◆ Do this:
Repeat the line that contains "cut(lionMask(), ...Object.values(STUD_HEIGHTS).map((z) =>", the line that contains "obj.parent = None", and all lines between them, exactly and with no other lines.

◆ Supplied records:
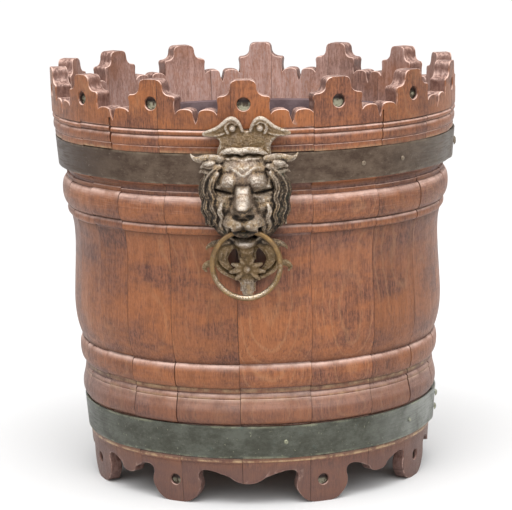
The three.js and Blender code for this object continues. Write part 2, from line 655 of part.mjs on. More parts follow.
function nut(z) {
  const inner = innerFace(z) - NUT_HEIGHT - GAP;
  const across = NUT_ACROSS / Math.cos(Math.PI / 6);
  const block = solid(radialBar(0, z, across, inner, innerFace(z) - GAP, 6));
  return block.subtract(solid(radialBar(0, z, STUD + 2 * STUD_ROOM, inner - 1, innerFace(z) + 1)));
}

// Hole for a stud, from inside the bucket into the mask
function studHole(z) {
  const outer = maskBackRadius(z) + STUD_INTO_MASK + STUD_ROOM;
  return radialBar(0, z, STUD + 2 * STUD_ROOM, innerRadius(0) - RIM_WALL, outer);
}

// The bottom as one disc with a chamfered edge that fits the croze
function bottomDisc() {
  const top = BOTTOM_HEIGHT + BOTTOM_THICKNESS;
  const middle = (BOTTOM_HEIGHT + top) / 2;
  const room = GAP + FACET_ROOM;
  const tongue = CROZE_WIDTH / 2 - GAP;
  const edge = innerRadius(middle - CROZE_WIDTH / 2) + CROZE_DEPTH - room;
  const face = innerRadius(BOTTOM_HEIGHT) - room - BOTTOM_CHAMFER;
  const line = [
    new Vector2(0, BOTTOM_HEIGHT),
    new Vector2(face, BOTTOM_HEIGHT),
    new Vector2(innerRadius(BOTTOM_HEIGHT) - room, middle - tongue),
    new Vector2(edge, middle - tongue),
    new Vector2(edge, middle + tongue),
    new Vector2(innerRadius(BOTTOM_HEIGHT) - room, middle + tongue),
    new Vector2(face, top),
    new Vector2(0, top),
  ];
  const disc = new THREE.LatheGeometry(line, BOTTOM_FACETS);
  disc.rotateX(Math.PI / 2);
  return disc;
}

// A box between two corners
function box(low, high) {
  const size = new Vector3().subVectors(high, low);
  const block = new THREE.BoxGeometry(size.x, size.y, size.z);
  block.translate((low.x + high.x) / 2, (low.y + high.y) / 2, (low.z + high.z) / 2);
  return block;
}

// A dowel or its hole, lying along X across a joint of the boards
function dowelBar(x, y, diameter, length) {
  const bar = new THREE.CylinderGeometry(diameter / 2, diameter / 2, length, 8);
  bar.rotateZ(Math.PI / 2);
  bar.translate(x, y, BOTTOM_HEIGHT + BOTTOM_THICKNESS / 2);
  return bar;
}

// Liner: a tapered tub of sheet metal with an outward rolled rim
function linerTub() {
  const floor = BOTTOM_HEIGHT + BOTTOM_THICKNESS + GAP;
  const wall = (z) => innerRadius(z) - LINER_SIDE_ROOM;
  const top = STUD_HEIGHTS.upper + LINER_OVER_STUDS;
  const neck = top - LINER_RIM_ROLL;
  const rimOut = innerRadius(neck) - LINER_RIM_ROOM;
  const innerCorner = LINER_CORNER + LINER_SHEET * (Math.SQRT2 - 1);
  const line = [
    new Vector2(0, floor),
    new Vector2(wall(floor) - LINER_CORNER, floor),
    new Vector2(wall(floor), floor + LINER_CORNER),
    new Vector2(wall(neck), neck),
    new Vector2(rimOut - LINER_ROLL_EDGE, neck),
    new Vector2(rimOut, neck + LINER_RIM_ROLL / 2),
    new Vector2(rimOut - LINER_ROLL_EDGE, top),
    new Vector2(wall(neck) - LINER_SHEET, top),
    new Vector2(wall(floor) - LINER_SHEET, floor + innerCorner),
    new Vector2(wall(floor) - innerCorner, floor + LINER_SHEET),
    new Vector2(0, floor + LINER_SHEET),
  ];
  const tub = new THREE.LatheGeometry(line, LINER_FACETS);
  tub.rotateX(Math.PI / 2);
  return tub;
}

const root = new THREE.Group();

// Adds a finished solid as a named piece of the bucket
function piece(name, body, material, turn = 0) {
  const mesh = body.getMesh();
  const geometry = new THREE.BufferGeometry();
  geometry.setAttribute("position", new THREE.Float32BufferAttribute(mesh.vertProperties, 3));
  geometry.setIndex([...mesh.triVerts]);
  geometry.computeVertexNormals();
  const made = new THREE.Mesh(geometry, material);
  made.name = name;
  made.rotation.z = degToRad(turn);
  root.add(made);
}

const SIDES = [
  { name: "front", turn: 0 },
  { name: "back", turn: 180 },
];

function turnedAbout(geometry, degrees) {
  return geometry.clone().rotateZ(degToRad(degrees));
}

// Everything that is cut out of the staves, with the range of angles that it covers
function staveCutters(fasteners) {
  const cutters = [];
  const add = (from, to, geometry) => cutters.push({ from, to, body: solid(geometry) });
  const addHole = (place, geometry) => add(place - HOLE_SPREAD, place + HOLE_SPREAD, geometry);
  const pitch = 360 / TEETH;
  for (let tooth = 0; tooth < TEETH; tooth++) {
    add(tooth * pitch, (tooth + 1) * pitch, notchCutter(tooth));
    const floor = RIM_RADIUS - TOOTH_HOLE_DEPTH;
    const hole = [HEIGHT - TOOTH_HOLE_DROP, TOOTH_HOLE, floor, RIM_RADIUS + CUT_PAST];
    addHole(tooth * pitch, radialBar(tooth * pitch, ...hole));
  }
  FEET_AT.forEach((foot, i) => {
    const next = FEET_AT[(i + 1) % FEET_AT.length];
    add(foot, next > foot ? next : next + 360, archCutter(foot, next > foot ? next : next + 360));
    const face = outerRadius(FOOT_HOLE_HEIGHT);
    const hole = [FOOT_HOLE_HEIGHT, FOOT_HOLE, face - FOOT_HOLE_DEPTH, face + CUT_PAST];
    addHole(foot, radialBar(foot, ...hole));
  });
  for (const { degrees, z, seat, shank, length } of fasteners) {
    const hole = radialBar(degrees, z, shank + 2 * GAP, seat - length - GAP, seat, PIN_SIDES);
    addHole(degrees, hole);
  }
  for (const side of SIDES) {
    for (const z of Object.values(STUD_HEIGHTS)) {
      addHole(side.turn, turnedAbout(studHole(z), side.turn));
    }
  }
  return cutters;
}

const fasteners = bandFasteners();
const cutters = staveCutters(fasteners);
const wallOutline = [...outsideLine(), ...insideLine()];
const girth = STAVE_WIDTHS.reduce((sum, width) => sum + width, 0);
let joint = FIRST_JOINT;
STAVE_WIDTHS.forEach((width, i) => {
  const span = (360 * width) / girth;
  const slit = radToDeg(GAP / 2 / innerRadius(0));
  const from = joint + slit;
  const to = joint + span - slit;
  const near = cutters.filter((tool) =>
    [-360, 0, 360].some((turn) => tool.from + turn < to && tool.to + turn > from),
  );
  const blank = solid(turned(wallOutline, from, to, STAVE_FACETS));
  const name = `stave_${String(i + 1).padStart(2, "0")}`;
  piece(name, cut(blank, ...near.map((tool) => tool.body)), OAK);
  joint += span;
});

const disc = solid(bottomDisc());
const reach = RIM_RADIUS;
const inside = RIM_RADIUS - BOTTOM_SIDE_BOARD - (RIM_RADIUS - innerRadius(BOTTOM_HEIGHT));
const dowelPlaces = [-inside, inside].flatMap((x) =>
  [-DOWEL_SPREAD / 2, DOWEL_SPREAD / 2].map((y) => [x, y]),
);
const dowelHoles = dowelPlaces.map(([x, y]) =>
  solid(dowelBar(x, y, DOWEL + 2 * GAP, DOWEL_LENGTH + 2 * GAP)),
);
const boardEdges = [-reach, -inside, inside, reach];
for (let i = 0; i < 3; i++) {
  const low = new Vector3(boardEdges[i] + GAP / 2, -reach, 0);
  const high = new Vector3(boardEdges[i + 1] - GAP / 2, reach, HEIGHT);
  const board = disc.intersect(solid(box(low, high)));
  piece(`bottom_board_${i + 1}`, cut(board, ...dowelHoles), BOARD_OAK);
}
dowelPlaces.forEach(([x, y], i) => {
  piece(`bottom_dowel_${i + 1}`, solid(dowelBar(x, y, DOWEL, DOWEL_LENGTH)), BOARD_OAK);
});

for (const band of [upperBand, lowerBand]) {
  const holes = fasteners
    .filter((item) => item.band === band)
    .map(({ degrees, z, seat, shank, length }) =>
      solid(radialBar(degrees, z, shank + 2 * GAP, seat - length - GAP, seat + GAP, PIN_SIDES)),
    );
  for (const z of Object.values(STUD_HEIGHTS).filter((z) => z > band.bottom && z < band.top)) {
    holes.push(...SIDES.map((side) => solid(turnedAbout(studHole(z), side.turn))));
  }
  piece(band.name, cut(solid(hoop(band)), ...holes), BAND_BRASS);
}
for (const { name, degrees, z, seat, head, height, shank, length } of fasteners) {
  piece(name, solid(fastener(degrees, z, seat, head, height, shank, length)), BAND_BRASS);
}

const mask = cut(lionMask(), ...Object.values(STUD_HEIGHTS).map((z) => solid(studHole(z))));
const ring = solid(ringHandle());
for (const side of SIDES) {
  piece(`${side.name}_lion_mask`, mask, CAST_BRASS, side.turn);
  piece(`${side.name}_ring`, ring, CAST_BRASS, side.turn);
  for (const [level, z] of Object.entries(STUD_HEIGHTS)) {
    piece(`${side.name}_${level}_stud`, solid(stud(z)), STEEL, side.turn);
    piece(`${side.name}_${level}_nut`, nut(z), STEEL, side.turn);
  }
}

piece("liner", solid(linerTub()), LINER_METAL);

export default root;
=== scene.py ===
"""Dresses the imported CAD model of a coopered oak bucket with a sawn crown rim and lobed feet, two
brass bands, a pair of cast lion masks with ring handles, and a lift-out metal liner.

Object lengths are in metres, +Z up, and the front mask faces -Y. The sizes in the classes are in
millimetres, as in the part's source. Angles are degrees round the bucket from the front, growing
towards +X.
"""
import logging
import math
import random
from dataclasses import dataclass
from enum import Enum
from functools import reduce
from typing import Callable, Mapping, Sequence

import bmesh
import bpy
import numpy as np
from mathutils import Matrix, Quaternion, Vector


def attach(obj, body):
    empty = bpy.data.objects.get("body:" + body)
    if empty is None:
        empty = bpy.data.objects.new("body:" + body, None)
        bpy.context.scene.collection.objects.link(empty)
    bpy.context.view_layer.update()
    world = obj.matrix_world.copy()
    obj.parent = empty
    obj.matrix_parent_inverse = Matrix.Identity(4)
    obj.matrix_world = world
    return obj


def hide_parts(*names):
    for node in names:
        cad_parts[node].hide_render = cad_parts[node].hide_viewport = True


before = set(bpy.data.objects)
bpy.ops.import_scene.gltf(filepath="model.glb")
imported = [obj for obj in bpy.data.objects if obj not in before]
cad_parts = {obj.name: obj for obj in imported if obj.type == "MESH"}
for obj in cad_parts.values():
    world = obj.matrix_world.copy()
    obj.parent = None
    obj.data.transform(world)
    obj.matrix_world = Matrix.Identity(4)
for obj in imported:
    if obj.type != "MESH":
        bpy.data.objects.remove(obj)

MM = 0.001
TAG = "outline_point"
LOG = logging.getLogger("oak_bucket")
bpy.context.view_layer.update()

Pair = tuple[float, float]
Triple = tuple[float, float, float]
Colour = tuple[float, float, float, float]
Piece = bpy.types.Object
Material = bpy.types.Material
Socket = bpy.types.NodeSocket
Value = Socket | float | tuple[float, ...]


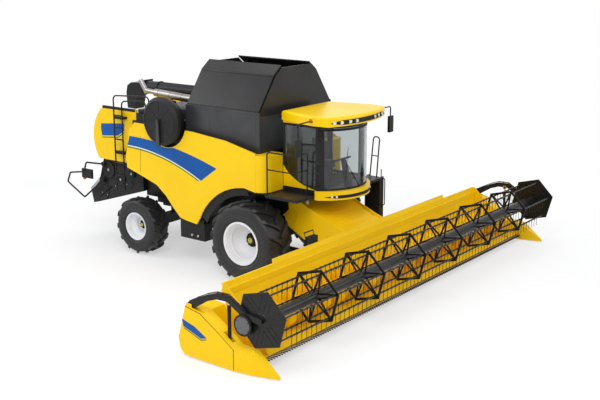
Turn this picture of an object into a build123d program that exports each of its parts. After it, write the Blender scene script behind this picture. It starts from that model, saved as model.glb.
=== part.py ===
"""Combine harvester with its grain header: one machine, built piece by piece.

Millimetres. x runs forward, y to the machine's left and z up from the ground. The origin is on
the ground at the middle of the whole length and width, and axle_x is the drive axle's place.
"""

import os
from math import atan2, cos, hypot, pi, radians, sin, sqrt, tan

from build123d import *

# ---------------------------------------------------------------- driving sizes

divider_tip = 4000          # forward of the drive axle
rear_reach = 6900           # end of the stowed unloading spout, behind the drive axle
reel_x, reel_z = 3650, 1075
reel_radius, reel_turn = 575, 15    # over the corners of its six-sided ends, and how they stand
axle_x = (rear_reach - reel_x - reel_radius * cos(radians(reel_turn))) / 2
wheelbase = 3590

running_gap = 6             # between moving pieces
seat_gap = 0.3              # between pieces that rest on each other
pin_gap = 0.25              # around pins and shafts
plate = 12                  # stiff steel plate
skin = 40                   # moulded body panel with its stiffening

# wheels: radius over the lugs, width, middle of the tread from the machine's middle, rim flange,
# bead seat, how far the flange lies inside the tyre's side, how far the disc lies outside the
# middle, flats round the tyre, lugs on each side and their height
drive_wheel = dict(radius=950, width=800, middle=1450, rim=505, bead=450, recess=30, disc=-60,
                   flats=24, lugs=16, lug_high=45)
steer_wheel = dict(radius=710, width=540, middle=1350, rim=350, bead=310, recess=22, disc=-50,
                   flats=20, lugs=13, lug_high=35)
kingpin_y = 900
kingpin_radius = 45
spindle_radius = 70
drive_spindle_radius = 110

# frame and threshing body
rail_y = 500
rail_wide = 120
rail_low, rail_high = 1100, 1350
axle_deep = 300
body_half = 930
body_front, body_rear = 150, -3840
body_low, body_high = rail_high, 2200

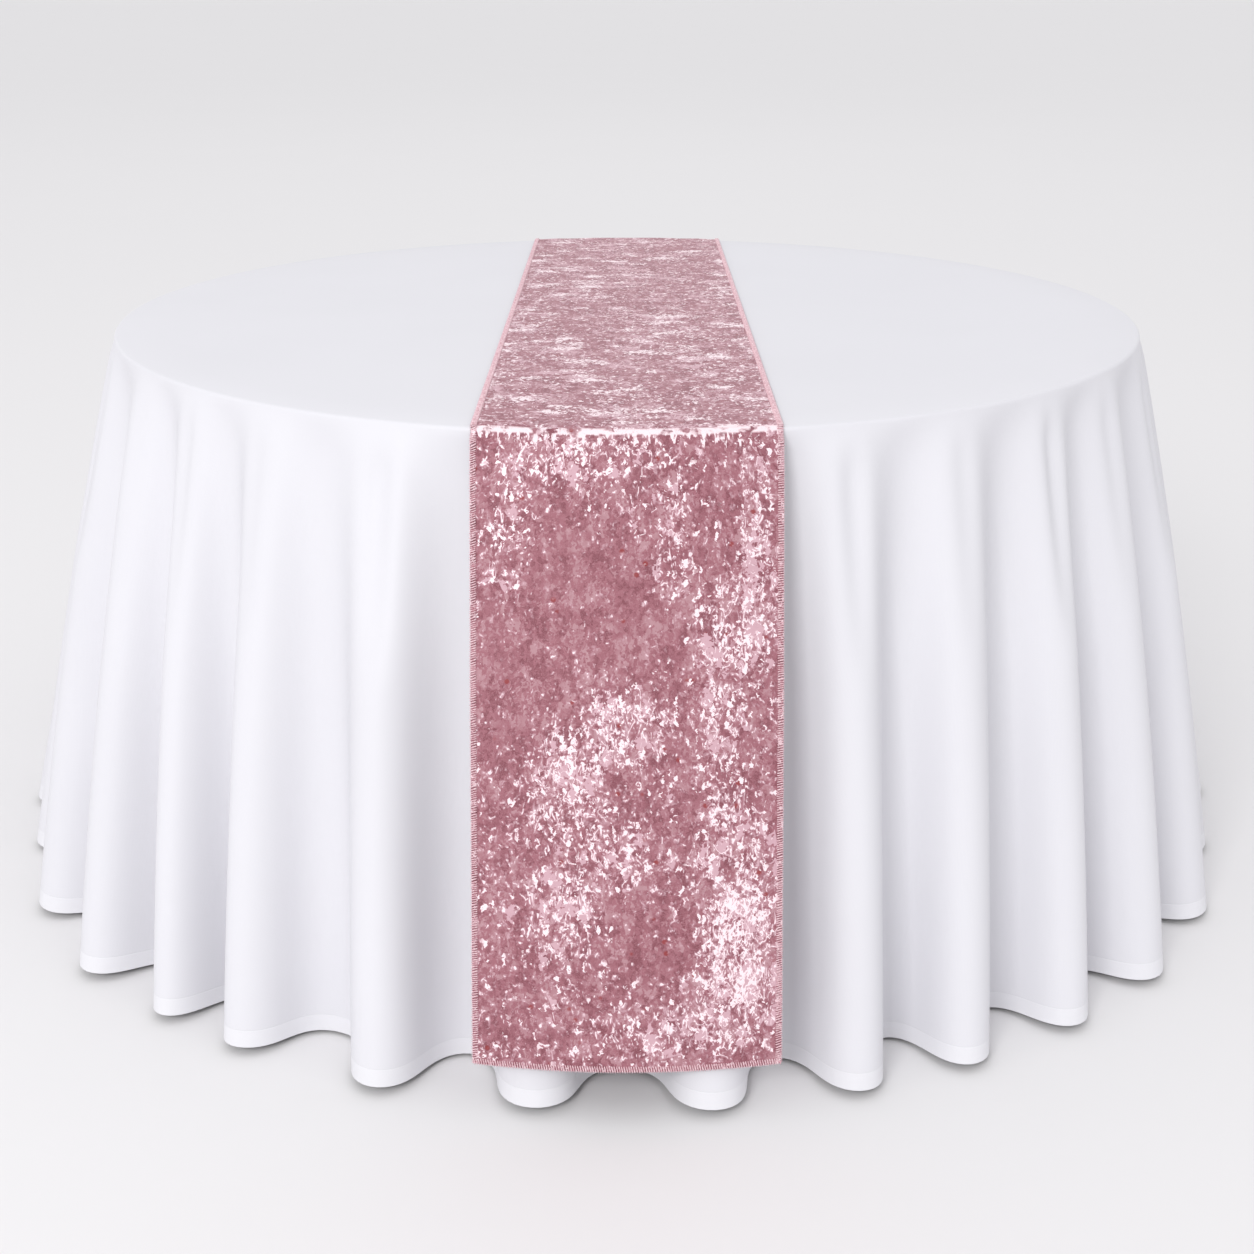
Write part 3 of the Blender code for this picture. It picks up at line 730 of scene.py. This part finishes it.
@dataclass
class Tablecloth:
    """The round cloth: cut flat, laid over the top and hung to the floor in folds.

    Attributes:
        folds: Where its folds stand.
        cut_radius: The radius of the flat cut, in metres as all the sizes are.
        edge_radius: How far out it reaches at the table's edge.
        bend: The radius of its bend over that edge.
        top: How high its upper face lies.
        thickness: Its thickness.
        inner_ring: The radius of the innermost ring of points, inside which it is one flat face.
        columns_a_fold: How many columns of points a fold has.
        skirt_rows: How many rows of points the skirt has above the hem.
        crowding: How much closer the skirt's rows lie near the table's edge.
        hem_mean_radius: The middle radius of the folds at the hem.
        hem_height: How far the hem is turned up.
        hem_gap: How far inside the cloth the turned-up part lies.
        hem_short: How far short of the cloth's edge it ends.
        hem_crest: The radius and the height of the hem at a full crest.
        hem_trough: The same at a full trough.
        dent_width: The width of the dent at the top of a fold, as a share of the fold.
        dent_depth: Its depth, as a share of the fold's, for a dimple of 1.
        dent_full: The drop at which it is deepest.
        dent_ends: The drop at which it has gone.
        drift: How much further round the folds stand at the table's edge than at the hem.
        drift_full: The azimuth up to which they do so fully, in degrees.
        drift_ends: The azimuth from which they don't.
        finish: Its finish.
        rows: The radii of the cut's rings.
        grid: The hung points, by ring and column.
    """

    folds: Folds = field(default_factory=Folds)
    cut_radius: float = 1.524
    edge_radius: float = 0.765
    bend: float = 0.0050
    top: float = 0.7565
    thickness: float = 0.0006
    inner_ring: float = 0.70
    columns_a_fold: int = 32
    skirt_rows: int = 34
    crowding: float = 1.25
    hem_mean_radius: float = 0.950
    hem_height: float = 0.020
    hem_gap: float = 0.0004
    hem_short: float = 0.0012
    hem_crest: tuple[float, float] = (1.000, 0.012)
    hem_trough: tuple[float, float] = (0.900, 0.004)
    dent_width: float = 0.11
    dent_depth: float = 0.5
    dent_full: float = 0.05
    dent_ends: float = 0.30
    drift: float = 0.22
    drift_full: float = 45.0
    drift_ends: float = 125.0
    finish: SatinPolyester = field(default_factory=SatinPolyester)
    rows: np.ndarray = field(init=False)
    grid: np.ndarray = field(init=False)

    def __post_init__(self) -> None:
        """Works out the rings of the cut, from the flat top to the hem."""
        turned = self.bend * math.pi / 2
        inner = [self.inner_ring, self.flat_end, self.flat_end + turned / 3, self.flat_end + 2 * turned / 3]
        hem_start = self.cut_radius - self.hem_height
        share = np.linspace(0.0, 1.0, self.skirt_rows) ** self.crowding
        skirt = self.skirt_start + (hem_start - self.skirt_start) * share
        self.rows = np.concatenate([inner, skirt, [self.mid_hem, self.cut_radius]])

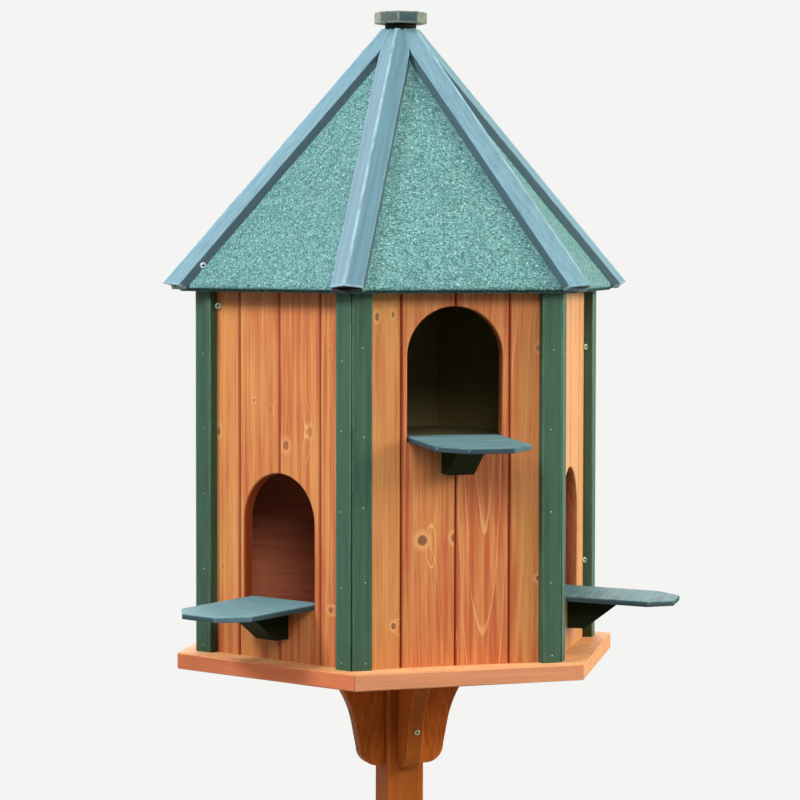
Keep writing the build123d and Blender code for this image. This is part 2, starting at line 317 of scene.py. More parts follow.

◆ Solution to this problem:
const mask = cut(lionMask(), ...Object.values(STUD_HEIGHTS).map((z) => solid(studHole(z))));
const ring = solid(ringHandle());
for (const side of SIDES) {
  piece(`${side.name}_lion_mask`, mask, CAST_BRASS, side.turn);
  piece(`${side.name}_ring`, ring, CAST_BRASS, side.turn);
  for (const [level, z] of Object.entries(STUD_HEIGHTS)) {
    piece(`${side.name}_${level}_stud`, solid(stud(z)), STEEL, side.turn);
    piece(`${side.name}_${level}_nut`, nut(z), STEEL, side.turn);
  }
}

piece("liner", solid(linerTub()), LINER_METAL);

export default root;
=== scene.py ===
"""Dresses the imported CAD model of a coopered oak bucket with a sawn crown rim and lobed feet, two
brass bands, a pair of cast lion masks with ring handles, and a lift-out metal liner.

Object lengths are in metres, +Z up, and the front mask faces -Y. The sizes in the classes are in
millimetres, as in the part's source. Angles are degrees round the bucket from the front, growing
towards +X.
"""
import logging
import math
import random
from dataclasses import dataclass
from enum import Enum
from functools import reduce
from typing import Callable, Mapping, Sequence

import bmesh
import bpy
import numpy as np
from mathutils import Matrix, Quaternion, Vector


def attach(obj, body):
    empty = bpy.data.objects.get("body:" + body)
    if empty is None:
        empty = bpy.data.objects.new("body:" + body, None)
        bpy.context.scene.collection.objects.link(empty)
    bpy.context.view_layer.update()
    world = obj.matrix_world.copy()
    obj.parent = empty
    obj.matrix_parent_inverse = Matrix.Identity(4)
    obj.matrix_world = world
    return obj


def hide_parts(*names):
    for node in names:
        cad_parts[node].hide_render = cad_parts[node].hide_viewport = True


before = set(bpy.data.objects)
bpy.ops.import_scene.gltf(filepath="model.glb")
imported = [obj for obj in bpy.data.objects if obj not in before]
cad_parts = {obj.name: obj for obj in imported if obj.type == "MESH"}
for obj in cad_parts.values():
    world = obj.matrix_world.copy()
    obj.parent = None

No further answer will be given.